* **Exercise requirements**
The lines to be extracted run from the start of the listing through the line containing "CROWN_SEAT_RADIUS = 16.6 * MM"; copy them exactly and nothing else.

[START OF Dataset records]

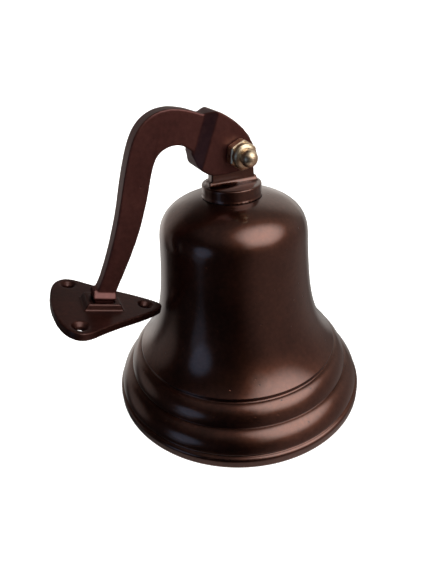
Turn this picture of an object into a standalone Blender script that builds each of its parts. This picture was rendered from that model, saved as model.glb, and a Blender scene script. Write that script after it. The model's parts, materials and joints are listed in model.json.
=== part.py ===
"""Wall mounted bell: a bronze bell on a curved wall bracket, with its clapper.

The bell stands on its mouth at z = 0 with its axis upright. The bracket is swung down about
the pivot bolt, whose axis is along Y, until the tip of its wall plate leans on the bell's
waist. The origin is under the middle of the whole object, so the bell's axis is a little to
the +X side of it. The bracket is drawn in its own wall frame: the pivot at the origin, X out
from the wall and Z up the wall. That frame is then turned by the lean angle.
"""
import math

import bmesh
import bpy
from mathutils import Matrix

MM = 0.001
GAP = 0.3 * MM                 # left between two pieces that touch
MERGE = 0.01 * MM
BELL_X = 13.5 * MM             # the bell's axis, from the middle of the whole object

# The bell's outside
MOUTH_RADIUS = 76.0 * MM
LIP_HEIGHT = 6.4 * MM
LIP_THICKNESS = 5.2 * MM
LOWER_BEAD_RADIUS = 74.4 * MM
LOWER_BEAD_BASE = 7.7 * MM
LOWER_BEAD_TOP = 18.3 * MM
UPPER_BEAD_RADIUS = 66.7 * MM
UPPER_BEAD_BASE = 19.5 * MM
UPPER_BEAD_TOP = 29.9 * MM
BEAD_UNDERCUT = 0.6 * MM       # how far each groove goes in under the bead above it
BEAD_FULLNESS = 1.25           # 1 is a quarter ellipse, more is flatter
STEP_HEIGHT = 2.5 * MM         # plain band between the upper bead and the waist
FLARE_WIDTH = 16.2 * MM        # how far the flare stands out at the waist's lower end
FLARE_LENGTH = 17.3 * MM       # height over which the flare dies away
WAIST_RADIUS = 40.55 * MM      # at the shoulder line
WAIST_TAPER = 0.041            # radius gained for each unit of height lost
SHOULDER_LINE = 100.0 * MM
SHOULDER_HEIGHT = 23.3 * MM
SHOULDER_POWER = 2.7
CROWN_SEAT_RADIUS = 16.6 * MM

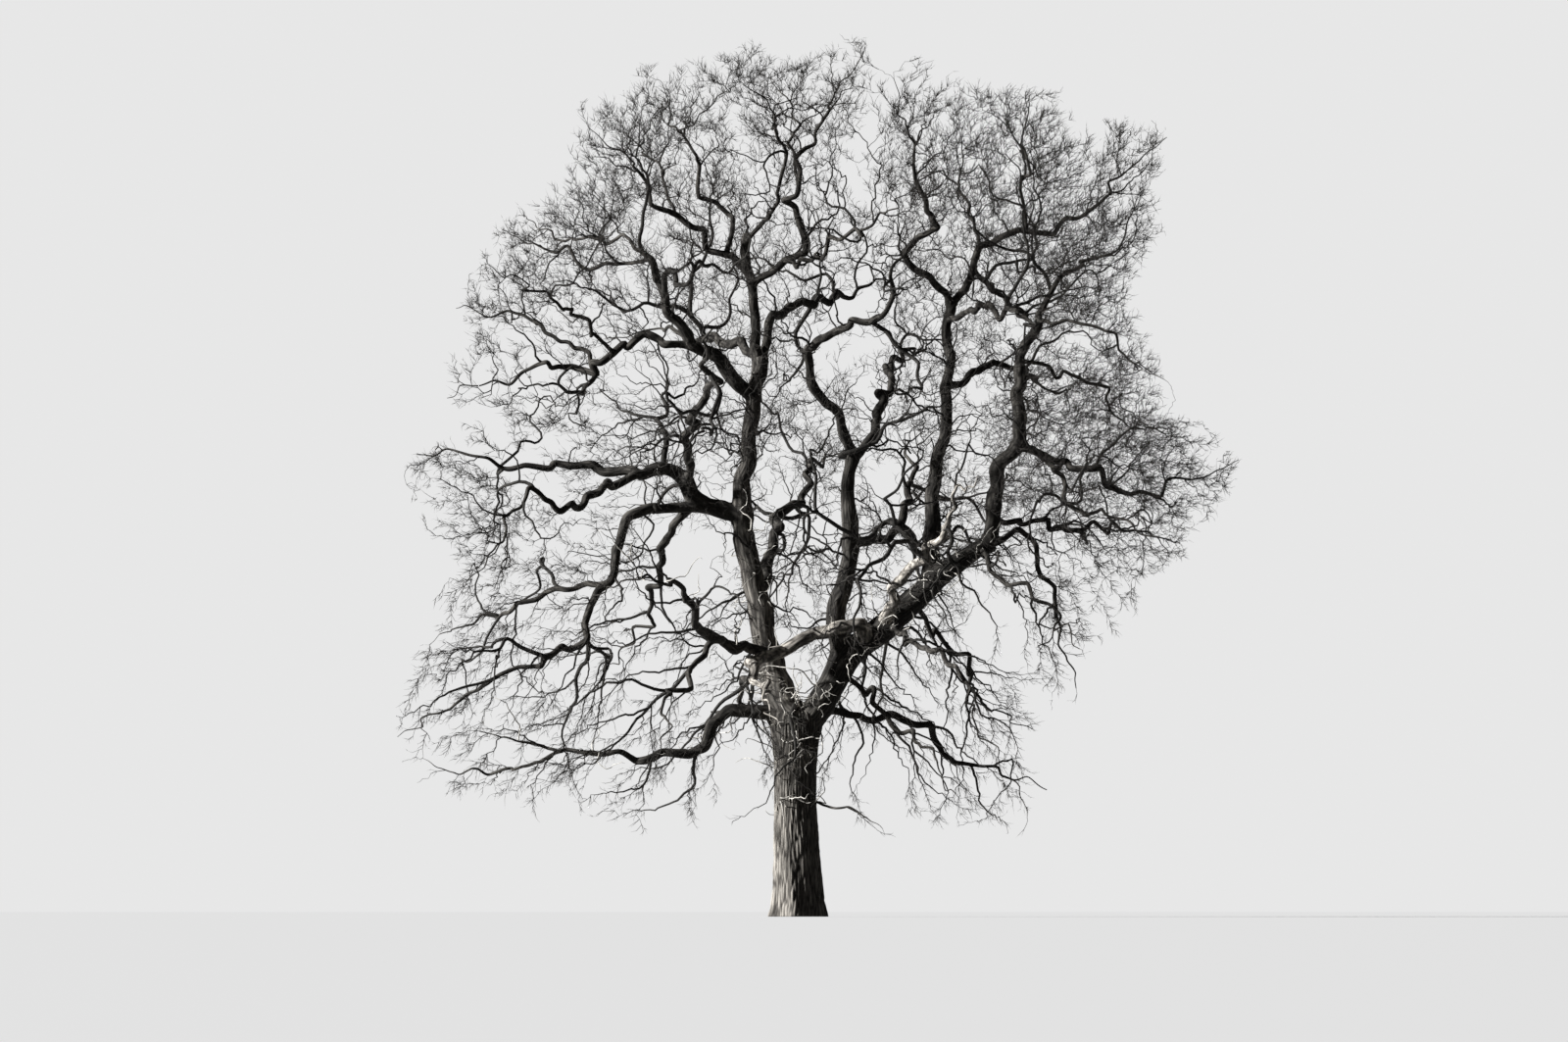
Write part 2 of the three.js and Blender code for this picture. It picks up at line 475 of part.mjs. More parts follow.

[END OF Dataset records]

* **Expected output**
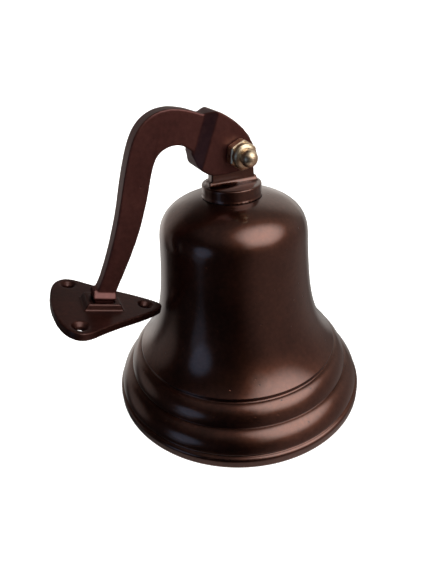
Turn this picture of an object into a standalone Blender script that builds each of its parts. This picture was rendered from that model, saved as model.glb, and a Blender scene script. Write that script after it. The model's parts, materials and joints are listed in model.json.
=== part.py ===
"""Wall mounted bell: a bronze bell on a curved wall bracket, with its clapper.

The bell stands on its mouth at z = 0 with its axis upright. The bracket is swung down about
the pivot bolt, whose axis is along Y, until the tip of its wall plate leans on the bell's
waist. The origin is under the middle of the whole object, so the bell's axis is a little to
the +X side of it. The bracket is drawn in its own wall frame: the pivot at the origin, X out
from the wall and Z up the wall. That frame is then turned by the lean angle.
"""
import math

import bmesh
import bpy
from mathutils import Matrix

MM = 0.001
GAP = 0.3 * MM                 # left between two pieces that touch
MERGE = 0.01 * MM
BELL_X = 13.5 * MM             # the bell's axis, from the middle of the whole object

# The bell's outside
MOUTH_RADIUS = 76.0 * MM
LIP_HEIGHT = 6.4 * MM
LIP_THICKNESS = 5.2 * MM
LOWER_BEAD_RADIUS = 74.4 * MM
LOWER_BEAD_BASE = 7.7 * MM
LOWER_BEAD_TOP = 18.3 * MM
UPPER_BEAD_RADIUS = 66.7 * MM
UPPER_BEAD_BASE = 19.5 * MM
UPPER_BEAD_TOP = 29.9 * MM
BEAD_UNDERCUT = 0.6 * MM       # how far each groove goes in under the bead above it
BEAD_FULLNESS = 1.25           # 1 is a quarter ellipse, more is flatter
STEP_HEIGHT = 2.5 * MM         # plain band between the upper bead and the waist
FLARE_WIDTH = 16.2 * MM        # how far the flare stands out at the waist's lower end
FLARE_LENGTH = 17.3 * MM       # height over which the flare dies away
WAIST_RADIUS = 40.55 * MM      # at the shoulder line
WAIST_TAPER = 0.041            # radius gained for each unit of height lost
SHOULDER_LINE = 100.0 * MM
SHOULDER_HEIGHT = 23.3 * MM
SHOULDER_POWER = 2.7
CROWN_SEAT_RADIUS = 16.6 * MM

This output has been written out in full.